We’ve now extracted all the relevant information we need from this question. So, let’s clear some space. So, once we have all the forces labeled, what do we do next? Well, we recall that the body was in limiting equilibrium. We discussed what the limiting part meant. That meant it’s on the point of sliding. But for a body to be in equilibrium, there are two conditions we need to consider. Firstly, the sum of all the forces acting on the body must be equal to zero. We tend to break these down directionally and say that the sum of the horizontal forces is zero and the sum of the vertical forces is zero.

We also know that the sum of all the moments acting on the body must also be equal to zero, where moment is 𝐹𝑑. 𝐹 is the force, and 𝑑 is the perpendicular distance of the line of action of this force from the point about which the body is trying to pivot. And so, what we’re going to do here is begin by resolving the forces on our diagram. Then, we’ll consider moments.

We’re going to resolve both horizontally and vertically. Let’s begin by resolving vertically, and we’re going to take upwards to be positive. Acting upwards, we have the reaction force at 𝐴 and the frictional force at 𝐡. And then acting downwards, we have the weight of the body. The sum of these forces is, of course, equal to zero. Now, we’re actually going to replace the frictional force at 𝐡 with the expression we developed earlier, three-tenths 𝑅 sub 𝐡.

So, we get 𝑅 sub 𝐴 plus three-tenths 𝑅 sub 𝐡 minus 𝑀 equals zero. Next, we add 𝑀 to both sides. Eventually, we want to be getting rid of all 𝑀’s in our equation. So, we get 𝑅 sub 𝐴 plus three-tenths 𝑅 sub 𝐡 equals 𝑀.

Next, we resolve horizontally. And we’re going to take the direction in which the frictional force at 𝐴 is acting to be positive. In this direction, we have frictional force of 𝐴. And in the other direction, we have the reaction force at 𝐡. So, their sum is Fr sub 𝐴 minus 𝑅 sub 𝐡 and that, of course, is equal to zero. Now, we’re going to replace the frictional force at 𝐴 with the expression we developed earlier, a third 𝑅 sub 𝐴.

So we get one-third 𝑅 sub 𝐴 minus 𝑅 sub 𝐡 equals zero. We’re going to make 𝑅 sub 𝐴 the subject here.

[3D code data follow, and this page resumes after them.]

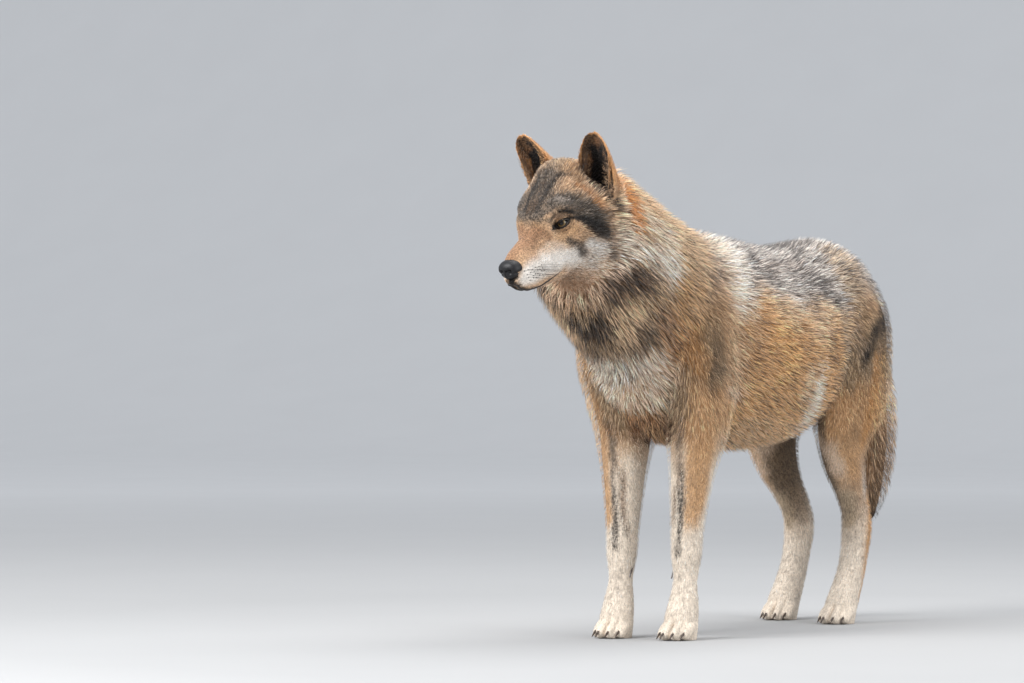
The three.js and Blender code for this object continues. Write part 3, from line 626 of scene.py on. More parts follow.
BODY_STROKES = [
    (NAPE, 1.0, [(47, -545, 867, 22), (82, -578, 828, 22), (104, -580, 780, 15)]),
    (FAWN, 0.9, [(56, -451, 841, 25), (76, -410, 809, 25), (100, -382, 772, 21)]),
    (CREAM, 0.8, [(102, -556, 801, 22), (116, -503, 770, 22), (122, -455, 744, 21)]),
    (CREAM, 1.0, [(114, -558, 726, 31), (123, -505, 702, 31), (127, -465, 680, 25)]),
    (PALE, 0.55, [(121, -518, 713, 20), (128, -466, 714, 20), (131, -440, 680, 14)]),
    (UMBER, 0.5, [(102, -588, 772, 6), (113, -557, 754, 6), (120, -530, 732, 6)]),
    (TAN, 0.9, [(75, -634, 694, 21), (92, -603, 690, 21)]),
    (UMBER, 1.0, [(79, -604, 657, 30), (97, -582, 672, 30), (110, -543, 665, 28)]),
    (UMBER, 0.9, [(26, -607, 605, 22), (55, -621, 642, 25), (76, -597, 642, 31)]),
    (FAWN, 0.85, [(55, -567, 587, 36), (77, -546, 596, 31), (69, -514, 559, 25)]),
    (GREYTAN, 0.8, [(24, -588, 587, 22), (29, -551, 559, 22)]),
    # The dark collar under the ruff, in these two strokes: partly the coat's own dark band, partly painted
    # shade under the overhanging ruff.
    (UMBER, 1.0, [(34, -590, 578, 24), (18, -567, 563, 26), (6, -552, 554, 24)]),
    (BLACK, 0.7, [(32, -592, 576, 17), (12, -568, 561, 17)]),
    (TAN, 0.8, [(18, -664, 661, 28), (6, -650, 642, 30), (15, -618, 609, 24)]),
    (TAUPE, 0.6, [(24, -669, 670, 21), (22, -650, 642, 21)]),
    # More of the dark collar under the ruff: partly dark coat, partly painted shade.
    (UMBER, 1.0, [(62, -486, 562, 16), (16, -492, 541, 19), (0, -492, 541, 19)]),
    (UMBER, 0.6, [(91, -497, 577, 25), (98, -458, 558, 21), (56, -490, 530, 22), (24, -511, 527, 18)]),
    (OCHRE, 0.9, [(130, -431, 662, 22), (126, -442, 624, 22), (119, -409, 577, 31), (126, -383, 511, 28)]),
    (BRICK, 0.7, [(112, -476, 605, 21), (105, -424, 549, 22), (76, -418, 502, 18)]),
    (UMBER, 0.9, [(72, -294, 775, 6), (111, -371, 747, 7), (127, -409, 715, 7)]),
    (GREYTAN, 0.9, [(100, -309, 748, 15), (128, -370, 709, 18), (134, -398, 671, 18)]),
    (BLACK, 0.6, [(112, -291, 724, 6), (126, -302, 697, 7), (134, -309, 662, 6)]),
    (UMBER, 0.8, [(139, -338, 605, 11), (144, -349, 558, 15), (142, -349, 511, 15), (137, -352, 469, 15)]),
    (CREAM, 1.0, [
        (48, -162, 764, 22), (90, -181, 740, 31), (123, -206, 705, 36), (142, -225, 663, 34),
        (150, -245, 625, 25)]),
    (PALE, 1.0, [(45, -139, 765, 11), (105, -179, 725, 21), (138, -209, 673, 18)]),
    (FAWN, 0.9, [(150, -282, 590, 31), (149, -272, 545, 28), (138, -276, 491, 25)]),
    (FAWN, 0.8, [(154, -257, 567, 22), (149, -238, 506, 22), (129, -225, 453, 24)]),
    (CREAM, 0.5, [(140, -290, 457, 15), (124, -233, 445, 18)]),
    (BLACK, 1.0, [(62, -64, 750, 8), (105, -107, 726, 11), (130, -135, 698, 8)]),
    (SILVER, 1.0, [(80, 17, 733, 34), (61, 162, 741, 36), (76, 243, 736, 34)]),
    (SILVER, 1.0, [(138, -96, 683, 28), (132, 22, 684, 31)]),
    (GRIZZLE, 0.8, [(116, -75, 711, 18), (104, 33, 712, 18), (89, 134, 721, 15)]),
    (BLACK, 0.7, [(48, 198, 750, 6), (95, 130, 715, 7), (138, 66, 665, 8), (159, 38, 622, 8)]),
    (GREYTAN, 0.8, [(91, 270, 722, 25), (121, 274, 676, 31), (133, 294, 626, 25)]),
    (SILVER, 0.6, [(73, 316, 743, 21), (104, 334, 711, 18)]),
    (GRIZZLE, 0.5, [(125, 167, 675, 11), (137, 197, 646, 15), (142, 223, 596, 15)]),
    (OCHRE, 1.0, [(159, -158, 615, 31), (166, -131, 558, 33), (156, -131, 490, 33)]),
    (ORANGE, 1.0, [(168, -114, 577, 31), (167, -47, 548, 28), (162, -79, 509, 31)]),
    (OCHRE, 0.9, [(167, -4, 587, 22), (165, -8, 528, 22), (150, -12, 470, 22)]),
    (TAN, 0.9, [(101, -151, 403, 25), (97, -58, 392, 24), (103, 15, 395, 22)]),
    (CREAM, 1.0, [(150, 84, 510, 14), (150, 90, 478, 26), (128, 104, 436, 32), (92, 130, 405, 32)]),
    (CREAM, 0.5, [(159, 33, 499, 15), (145, 32, 460, 18)]),
    (UMBER, 0.9, [(150, 130, 616, 7), (156, 132, 577, 10), (149, 145, 531, 8), (134, 158, 478, 6)]),
    (GREYTAN, 1.0, [(143, 211, 587, 22), (131, 245, 537, 25), (130, 247, 477, 22)]),
    (GRIZZLE, 0.6, [(134, 273, 587, 15), (139, 282, 547, 15), (145, 296, 487, 11)]),
    (GREYTAN, 0.8, [(69, 303, 747, 28), (92, 345, 723, 30), (121, 319, 677, 28)]),
    (BLACK, 1.0, [
        (110, 412, 660, 14), (124, 404, 632, 20), (138, 396, 590, 20), (143, 330, 568, 14),
        (142, 292, 530, 13)]),
    (BLACK, 0.9, [(128, 398, 628, 13), (146, 362, 600, 17), (148, 322, 576, 14)]),
    (FAWN, 0.7, [(115, 376, 667, 15), (145, 365, 556, 15)]),
    (ORANGE, 0.9, [(150, 342, 526, 15), (149, 334, 476, 18), (146, 314, 423, 21), (139, 300, 377, 21)]),
    (TAN, 0.9, [(139, 273, 407, 22), (128, 251, 367, 21)]),
    (CREAM, 0.9, [(142, 394, 506, 8), (58, 571, 453, 8)]),
    (CREAM, 1.0, [(58, 238, 367, 18), (91, 226, 348, 21), (102, 248, 307, 21)]),
    (TAUPE, 0.9, [(92, 301, 246, 21), (89, 329, 205, 18)]),
    (CREAM, 1.0, [(70, -440, 505, 34), (2, -464, 500, 40), (36, -434, 490, 40), (66, -424, 490, 34)]),
    (CREAM, 0.7, [(56, -400, 452, 32), (6, -408, 445, 34)]),
    (UMBER, 0.6, [(26, -498, 515, 6), (69, -412, 482, 6)]),
    (UMBER, 0.5, [(28, -420, 464, 6), (23, -398, 435, 6)]),
    (UMBER, 0.7, [(12, -470, 496, 5), (20, -423, 463, 6)]),
    (BRICK, 1.0, [(76, -368, 405, 18), (44, -347, 399, 21), (3, -355, 406, 21)]),
    # Painted shade under the chest, between the forelegs, laid in a dark rust.
    (RUSTDARK, 1.0, [(38, -339, 380, 15), (34, -285, 372, 15), (3, -311, 380, 11)]),
    (GREYTAN, 1.0, [(84, -392, 464, 21), (80, -377, 426, 21), (52, -357, 397, 18)]),
    (UMBER, 0.8, [(100, -374, 432, 8), (87, -365, 397, 11), (69, -364, 369, 11)]),
    (PEACH, 0.9, [(128, -366, 464, 18), (117, -358, 426, 20)]),
    (PEACH, 1.0, [(117, -341, 388, 26), (111, -342, 350, 26), (102, -345, 302, 24), (92, -351, 225, 20)]),
    (CREAM, 1.0, [(68, -363, 340, 15), (57, -358, 283, 11), (44, -350, 226, 11)]),
    (PALE, 1.0, [(42, -343, 319, 22), (42, -336, 262, 22), (44, -340, 185, 22)]),
    (GRIZZLE, 0.9, [(79, -366, 410, 12), (69, -366, 330, 11), (58, -362, 280, 8)]),
    (UMBER, 0.6, [(62, -362, 300, 5), (56, -360, 250, 7), (52, -354, 205, 7)]),
    (BLACK, 0.7, [(78, -366, 340, 5), (73, -366, 280, 6), (70, -366, 220, 7), (66, -362, 165, 6)]),
    (PEACH, 0.85, [(98, -368, 390, 16), (94, -364, 310, 13), (88, -362, 240, 11)]),
    (ORANGE, 0.9, [
        (108, 374, 250, 24), (108, 382, 203, 22), (108, 372, 125, 20), (105, 346, 70, 18),
        (101, 330, 40, 13)]),
    # Painted shade: taupe laid down the inner side of each hind foot's long bones.
    (TAUPE, 0.6, [(66, 392, 200, 18), (66, 376, 130, 18), (66, 356, 90, 14)]),
    (FAWN, 0.9, [(34, 540, 560, 50), (36, 585, 420, 44)]),
    (UMBER, 0.7, [(20, 600, 340, 50), (16, 600, 280, 44)]),
    (SOOT, 1.0, [(0, 600, 236, 34), (0, 604, 200, 40)]),
    (BLACK, 0.8, [(0, -60, 765, 36), (0, 60, 762, 31), (0, 300, 740, 28)]),
]


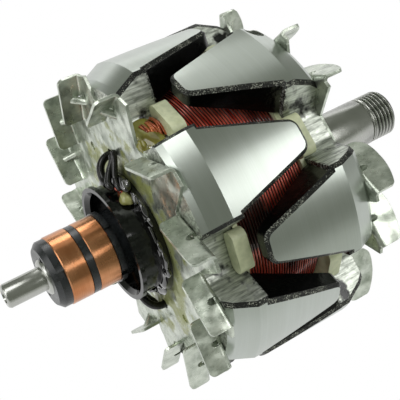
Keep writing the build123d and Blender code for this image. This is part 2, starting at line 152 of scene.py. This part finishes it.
# Looks: each returns the inputs of its material's shader
def turned_metal(tree, dark, light, roughness, spacing_mm=0.25, line_mm=0.0008, anisotropy=0.5):
    """Turned steel, iron or copper: bare metal with fine lines round the shaft, which stretch its highlights
    along the shaft, and a painted shade, with some grime, that darkens the grooves of the thread."""
    vector = place(tree)
    x, y, z = parts(tree, vector)
    radius = from_axis(tree, y, z)
    lines = turned_lines(tree, x, radius, spacing_mm)
    patch = clouds(tree, vector, (8.33, 8.33, 8.33), 3.0)
    worn = add(tree, "Math", (add(tree, "Math", (lines, 0.5), operation="MULTIPLY"), patch), operation="ADD")
    worn = add(tree, "MapRange", (worn, 0.55, 0.95, 0.0, 1.0))
    # Painted shade, with some grime: colour darkened deep in the grooves of the thread
    deep = add(tree, "MapRange", (radius, thread_crest - 0.2, thread_crest - 0.55, 0.0, 1.0))
    on_thread = add(tree, "Math", (x, thread_x0), operation="GREATER_THAN")
    groove_shade = add(tree, "Math", (deep, on_thread), operation="MULTIPLY")
    groove_shade_amount = add(tree, "Math", (groove_shade, 0.85), operation="MULTIPLY")
    metal = add(tree, "Mix", (worn, colour(dark), colour(light)), data_type="RGBA")
    return {
        "Base Color": add(tree, "Mix", (groove_shade_amount, metal, colour("2b2c29")), data_type="RGBA"),
        "Metallic": 1.0,
        "Roughness": add(tree, "MapRange", (patch, 0.3, 0.7, roughness * 0.85, roughness * 1.15)),
        "Tangent": add(tree, "CombineXYZ", (1.0, 0.0, 0.0)),
        "Anisotropic": anisotropy,
        "Normal": add(tree, "Bump", {"Height": lines, "Distance": line_mm * MM}),
    }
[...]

And eventually, what we’re going to do is try and find an expression purely in terms of 𝑅 sub 𝐡. If we add 𝑅 sub 𝐡 to both sides of our equation and then multiply by three, we find that 𝑅 sub 𝐴 is three times 𝑅 sub 𝐡. Now, this is really useful because we can now replace this 𝑅 sub 𝐴 in our earlier equation. And so, notice we have an equation just in terms of two variables now. We have 𝑀 equals three times 𝑅 sub 𝐡 plus three-tenths 𝑅 sub 𝐡 or 𝑀 equals 33 over 10 𝑅 sub 𝐡.

We’re now going to calculate moments. We begin by finding the point about which we want to calculate those moments. It doesn’t really matter which point we choose. We should get the same answer either way, but we tend to choose the foot of the ladder, since there’s usually more forces acting here. We’re also going to define the counterclockwise direction to be positive. And so, we’ll begin with the weight force.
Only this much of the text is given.